Hoping not to be outfoxed by their regional rivals, Turkey and Qatar have intervened to support the GNA.

Turkish made drones have been used by the GNA’s armed forces, and persistent rumours exist that Turkish personnel are providing logistical support on the ground in campaigns against the LNA.

Qatar has played an important financial role in keeping the Tripoli based government financially solvent. Though a primarily strategic, alliance building logic underlies the involvement of regional actors in Libya’s conflict, all spy lucrative opportunities in the oil rich country, hoping that their support will be rewarded handsomely when peace returns.

Yet it is not just the states of the Middle East and North Africa which are playing a decisive role in the conflict. Russia too has sought to increase its influence in Libya.

Andrey Chuprygin, a Senior Lecturer at Moscow’s Higher School of Economics, argues that Russia’s interests in Libya are multifarious. An increasing Libyan presence would help bolster Russia’s bids to play an increasing role in the Mediterranean, provide access to the Sahel and Central Africa, and provide opportunities for Russian firms in Libya’s lucrative oil and gas sector.

Russia’s energy giant Rosneft signed a deal to purchase oil from Libya’s National Oil Corporation in 2016 and Russian companies are interested in constructing a railway linking Sirte and Benghazi to bolster Russian influence on the Mediterranean.

Yet Russia also seeks to develop increasing political power in North Africa, presenting itself as a reliable partner in the region. As Mr Chuprygin notes, Russia hopes ‘to show that it never leaves its allies in the long run’ and present a ‘strong man saviour image’ at home.

Though Russia has provided considerable support to Mr Haftar, as is often the case, it is adopting a hedging strategy- maintaining relations with the GNA.

Though Russia officially denies that it maintains forces in North Africa, military contractors close to Vladimir Putin’s government can further Russia’s interests in the conflict whilst maintaining a safe distance from the regime.

Using private military contractors allows Mr Putin to lower the political costs of achieving his goals in North Africa. Using such groups avoids the political scrutiny that comes with the deployment of conventional armed forces.

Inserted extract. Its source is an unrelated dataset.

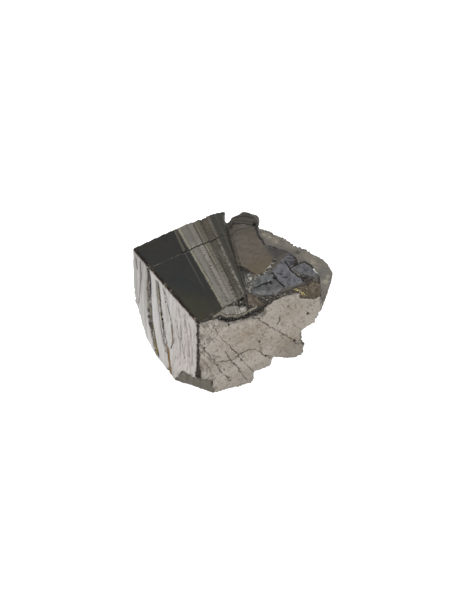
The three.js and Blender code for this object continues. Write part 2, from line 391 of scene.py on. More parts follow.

Where private military contractors enhance Russia’s prestige abroad, the state can acknowledge and take credit for their actions; where they do not, the state can distance themselves. A relationship of plausibl

Wagner PMC, whose presence in Libya has been well documented since early September has played a key role in advancing Russia’s foreign policy instances since it emerged in 2014.

The group is headed by a former Ukrainian soldier who fought alongside Russian backed Ukrainian separatists in Donbass.

Its CEO, Yevgeny Prigozhin, is a close personal confidante of Mr Putin – a company owned by Mr Prigozhin is the official caterer for the Kremlin, leading to Mr Prigozhin’s popular moniker ‘Putin’s Chef’.

Though Messrs Putin and Prigozhin retain close relations, as Mr Chuprygin notes, ‘There is no relationship between the state per se and Wagner.

As long as Wagner serves purposes of certain businesses close to the top, they are tolerated and modestly supported.’  This ill defined relationship allows the group to operate relatively autonomously of government control.

Wagner troops became a crucial component of Russia’s security provision in Syria, guarding energy and military facilities for the Assad regime and supplying forces for the Battle of Palmyra in 2016.

Prigozhin’s Evro Polis firm signed a contract with the Syrian state-owned Petroleum Corporation in January 2018, granting Evro Polis 25% of the output from any petroleum facilities retaken by forces loyal to Mr Assad.

Wagner forces have been known to operate across Africa, securing lucrative logistics and security contracts in the Central African Republic and Sudan.

Yet it appears that Libya is key to the group’s plans in the near future. Mr Haftar met with Mr Prigozhin in November 2018 and group operatives were first reported to be in Libya in March as preparations were hatched for the LNA’s assault on Tripoli.

Since that time, Wagner PMC has expanded its logistical and military role in the conflict, moving forward from the LNA’s Jufra base to deploy troops to the outskirts of Tripoli.

The increased privatisation of Libya’s war through the involvement of Private Military Contractors augurs badly for an end to hostilities in the country.

Lacking accountability, retaining a murky relationship with state power and thereby international law, and securing financial benefits on the basis of continued involvement in the conflict makes for an alarming situation. 


Sebastian Rees is a journalist and researcher currently based in Sydney. He is a recent first class graduate in History and Politics from the University of Oxford, specialising in Imperial and Global History and the politics of the contemporary Middle East.